Monday, September 27, 2010
Taxi Driver
I have this pressure to think of "Taxi Driver" profoundly because it is Mihir's favorite film. I think, though, that because it is so old, I'm having trouble appreciating it. I seriously need to work on that.
"Taxi Driver" is the story of Travis Bickle, a war veteran with insomnia who capitalizes on that unfortunate illness by driving taxis during the night. The film shows the grittiness of New York--the hookers, the pimps, the dank streets. The cab drives through steam rising from the manhole covers and splashes into deep puddles of water. This film shows the dark parts of life.
Bickle sees Betsy, a gorgeous activist who is running a politician's campaign in a building with large windows through which Bickle can watch her. Travis is, as Betsy later calls him, "a walking contradiction"--he can simultaneously see Betsy's loneliness and discontent with the people around her, yet he doesn't have enough sense of what is socially acceptable, and takes her to a porno on a date. However, Travis is incredibly insightful. And when a young girl gets into his cab, only to be taken away by her pimp seconds later, he knows he has to do something.

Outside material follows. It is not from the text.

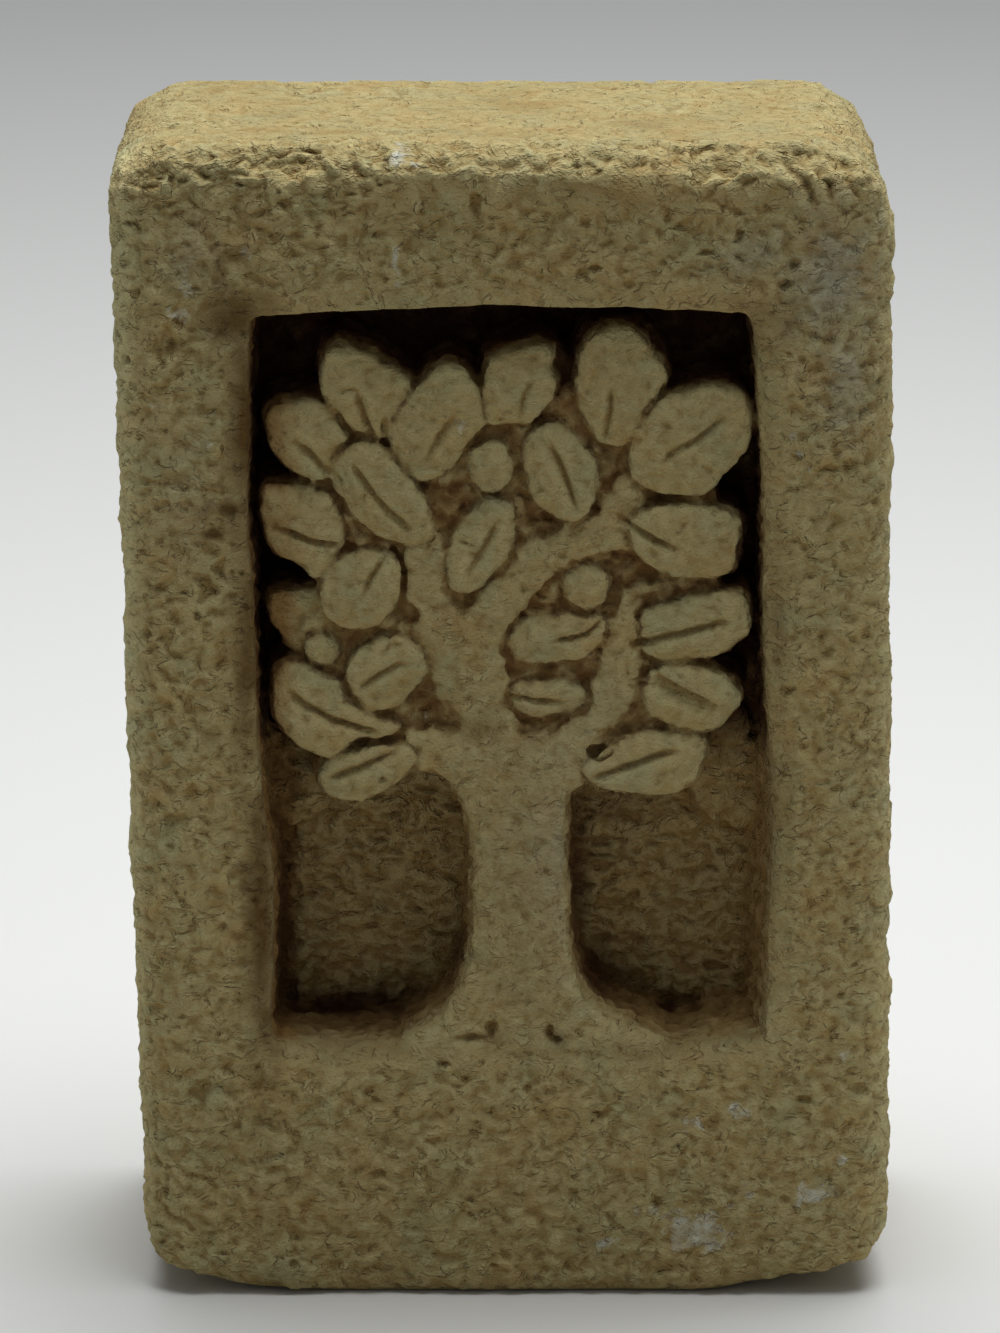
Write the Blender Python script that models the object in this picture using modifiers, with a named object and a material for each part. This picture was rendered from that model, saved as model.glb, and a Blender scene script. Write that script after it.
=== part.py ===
"""Tree of life plaque, hand carved from one block of soft yellow limestone.

The block stands on its foot. A deep recess is cut into its front, and in it a
tree stands in relief: a trunk that spreads at its root, four boughs, and leaves
and buds that nearly fill the head of the recess. Two openings are left beside
the trunk. Metres, +Z up, the front faces -Y, the origin is under the block.
"""

import math
from collections import namedtuple

import bmesh
import bpy
from mathutils import Vector

# The block
BLOCK_WIDTH = 0.100
BLOCK_DEPTH = 0.052
BLOCK_HEIGHT = 0.153
LEFT_LEAN = 0.0028
RIGHT_LEAN = 0.0018
LEFT_CORNER_ROUND = 0.0082
RIGHT_CORNER_ROUND = 0.0105
FRONT_ARRIS_ROUND = 0.0055
BACK_ARRIS_ROUND = 0.0040
FOOT_ARRIS_ROUND = 0.0026
ROUND_STEPS = 5

# The recess, as it shows in the front face
RECESS_WIDTH = 0.0640
RECESS_TAPER = 0.0030
RECESS_HEIGHT = 0.0980
RECESS_DEPTH = 0.0160
RECESS_SHIFT = 0.0002
SILL_HEIGHT = 0.0345
HEAD_DROP = 0.0014
WALL_DRAFT = 0.0007
RECESS_CORNER = 0.0030
LEFT_JAMB_ROUND = 0.0008
RIGHT_JAMB_ROUND = 0.0055
HEAD_ROUND = 0.0006
SILL_ROUND = 0.0028

# The carving: how far each face lies behind the front, and how it rounds off
ROOT_SET_BACK = 0.0004
BOUGH_SET_BACK = 0.0028
LEAF_SET_BACK = 0.0024
CROWN_SET_BACK = 0.0058
LEAF_ROLL = 0.0013
BOUGH_ROLL = 0.0009
SIDE_FLARE = 0.0006
FORK_HEIGHT = 0.0490
VEIN_WIDTH = 0.0016
VEIN_DEPTH = 0.0011
VEIN_END_SHARE = 0.45
CHIP_RADIUS = 0.0260
CHIP_DEPTH = 0.0014

# How finely curved forms are cut, how they close, and how far they run past each other
LEAF_STATIONS = 7
FACE_STEPS = 3
EDGE_STEPS = (0.03, 0.12, 0.28, 0.55, 1.0)
CHIP_SUBDIVISIONS = 3
ROLL_POWER = 4.0
END_SHARE = 0.975
OVERLAP = 0.0010
FACE_CLEARANCE = 0.0010

FRONT = -BLOCK_DEPTH / 2
BACK_WALL = FRONT + RECESS_DEPTH
WIDEST_ROUND = max(LEFT_CORNER_ROUND, RIGHT_CORNER_ROUND, FRONT_ARRIS_ROUND,
                   BACK_ARRIS_ROUND, FOOT_ARRIS_ROUND)
DEEPEST_EDGE = max(LEFT_JAMB_ROUND, RIGHT_JAMB_ROUND, HEAD_ROUND, SILL_ROUND)

# Places in the tree are shares of the recess: across from its middle, up from its
# sill. Widths are shares of the recess's height. sides are the leaf's half widths,
# widest is where along it they are reached, ends say how blunt its foot and tip are.
Leaf = namedtuple("Leaf", "foot tip sides widest ends sink vein fold",
                  defaults=(0.50, (2.0, 2.4), 0.0, (), ()))
Bough = namedtuple("Bough", "name stations")

LEAVES = (
    Leaf((-0.247, 0.805), (-0.338, 0.952), (0.048, 0.060), 0.46, (2.5, 1.4),
         vein=((-0.288, 0.882), (-0.273, 0.852), (-0.255, 0.816))),
    Leaf((-0.343, 0.765), (-0.472, 0.861), (0.045, 0.061), 0.55, (2.2, 2.0),
         vein=((-0.413, 0.813), (-0.377, 0.796), (-0.355, 0.768))),
    Leaf((-0.184, 0.758), (-0.103, 0.922), (0.051, 0.063), 0.50, (2.0, 2.2),
         vein=((-0.096, 0.865), (-0.134, 0.825), (-0.166, 0.784))),
    Leaf((-0.004, 0.822), (0.055, 0.945), (0.050, 0.042), 0.60, (2.2, 3.2),
         vein=((0.050, 0.901), (0.026, 0.869))),
    Leaf((0.209, 0.789), (0.228, 0.970), (0.058, 0.066), 0.55, (1.4, 2.2),
         vein=((0.209, 0.892), (0.209, 0.848), (0.189, 0.809))),
    Leaf((0.249, 0.752), (0.479, 0.876), (0.072, 0.057), 0.44, (2.8, 3.0),
         vein=((0.428, 0.838), (0.364, 0.813), (0.305, 0.784))),
    Leaf((0.136, 0.702), (0.079, 0.840), (0.051, 0.051), 0.50, (2.0, 2.0),
         vein=((0.098, 0.812), (0.116, 0.772), (0.142, 0.726))),
    Leaf((-0.158, 0.678), (-0.323, 0.808), (0.055, 0.039), 0.65, (2.0, 2.6),
         vein=((-0.307, 0.774), (-0.262, 0.745), (-0.180, 0.688))),
    Leaf((-0.310, 0.668), (-0.490, 0.718), (0.047, 0.062), 0.55, (2.5, 3.5),
         vein=((-0.446, 0.698), (-0.398, 0.684), (-0.324, 0.675))),
    Leaf((-0.230, 0.668), (-0.329, 0.560), (0.041, 0.062), 0.50, (2.5, 2.4),
         vein=((-0.238, 0.667), (-0.264, 0.640), (-0.291, 0.610)),
         fold=((-0.234, 0.667), (-0.210, 0.649), (-0.211, 0.598))),
    Leaf((-0.175, 0.539), (-0.312, 0.461), (0.045, 0.050), 0.50, (2.2, 2.5),
         vein=((-0.211, 0.517), (-0.288, 0.486))),
    Leaf((-0.212, 0.416), (-0.473, 0.481), (0.058, 0.042), 0.65, (2.0, 2.6),
         vein=((-0.441, 0.479), (-0.381, 0.445), (-0.324, 0.432), (-0.244, 0.420))),
    Leaf((-0.165, 0.397), (-0.384, 0.352), (0.046, 0.032), 0.50, (2.0, 2.6),
         vein=((-0.224, 0.398), (-0.293, 0.376), (-0.353, 0.363)),
         fold=((-0.232, 0.412), (-0.292, 0.409), (-0.327, 0.397))),
    Leaf((0.242, 0.709), (0.470, 0.668), (0.042, 0.046), 0.65, (1.8, 3.2),
         vein=((0.230, 0.705), (0.276, 0.688), (0.322, 0.675))),
    Leaf((0.251, 0.547), (0.488, 0.585), (0.041, 0.044), 0.45, (2.6, 3.4),
         vein=((0.267, 0.541), (0.323, 0.555), (0.391, 0.564))),
    Leaf((0.268, 0.495), (0.473, 0.461), (0.033, 0.054), 0.50, (2.3, 2.2),
         vein=((0.288, 0.503), (0.340, 0.481), (0.401, 0.462))),
    Leaf((0.143, 0.369), (0.402, 0.393), (0.043, 0.049), 0.60, (1.7, 2.8),
         vein=((0.188, 0.358), (0.240, 0.375), (0.309, 0.391))),
    Leaf((0.199, 0.566), (-0.004, 0.533), (0.034, 0.034), 0.55, (2.0, 2.3), 0.0008,
         vein=((0.195, 0.579), (0.167, 0.558), (0.090, 0.547))),
    Leaf((0.171, 0.468), (-0.004, 0.465), (0.026, 0.026), 0.50, (2.5, 2.5), 0.0012,
         vein=((0.107, 0.460), (-0.002, 0.468))),
    Leaf((-0.098, 0.604), (-0.004, 0.738), (0.045, 0.032), 0.55, (1.8, 2.4), 0.0004,
         vein=((-0.050, 0.628), (-0.030, 0.664), (-0.002, 0.718))),
)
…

I think the core of this film is found in the third act, in Travis' attempted and actual killings. At first, Travis tries to kill the presidential candidate. My only guess as to why is because earlier in the film, Travis suggests that the city should be cleaned up as he drives the candidate and his advisers to their destination, a chance cab selection. However, the candidate does nothing. So, out of anger, Travis goes and tries to kill him. I have another theory, however. After the porno, Betsy severs any hope of a relationship with Travis, an act that hurts him deeply. After he goes to the campaign headquarters and demands to see her, he is escorted out. Maybe he tries to kill the candidate out of anger towards Betsy, to eliminate the hard work she has put in or whatever. I think the former theory is right, because it has a second part.
After he tries to kill the man who was supposed to clean up the city, Travis decides to take matters into his own hands and do it himself. He is motivated by the enslavement of young Iris (played fearlessly by a young Jodi Foster), a 12 year old prostitute who has known many men and satisfied their abhorrent desires. Travis buys her but doesn't abuse her; instead, he asks her if she wants to escape, if she wants to get out and go to school and be a young girl. She laughs and says she can leave any time she wants, which both she and the audience know isn't true. She tells how her parents don't want her anymore, and if she were to leave she would have no where to go. Prostitution is her inescapable pit.
So for Iris, for himself, Travis blows the shit out of the pimp and his workers. But he does not go unscathed--he is shot and shot just like he does to his enemies. And he ends on the couch, his blood draining from his wounds, and he dies in the presence of Iris and her now-dead captors.
Or does he die? The following scenes show newspaper clippings depicting him as a hero, the taxi drivers in a diner, accepting Travis when before he was awkward and unsocial. The last scene is Travis driving his taxi with Betsy in the backseat, who seems to give him a second chance, due to his heroics. Is she interested in him because he proved to be a good guy, or because he gained celebrity?
Do I like this film? I don't know. Why should I? Because this character is interesting? Eh, he's all right. I think this film resonates with people like Travis Bickle--people unhappy with the way the world is now, people who will take action to change that world, and people with trauma lingering in their minds.
Editorial
I discussed the film with Mihir, and he said the film was not about the killings, that was just what happened. The film was about Bickle's loneliness. And that's why he loves the film, because he can relate to Travis. The film is about Travis' loneliness, and lonely people get that. People who aren't lonely miss it. Like I did.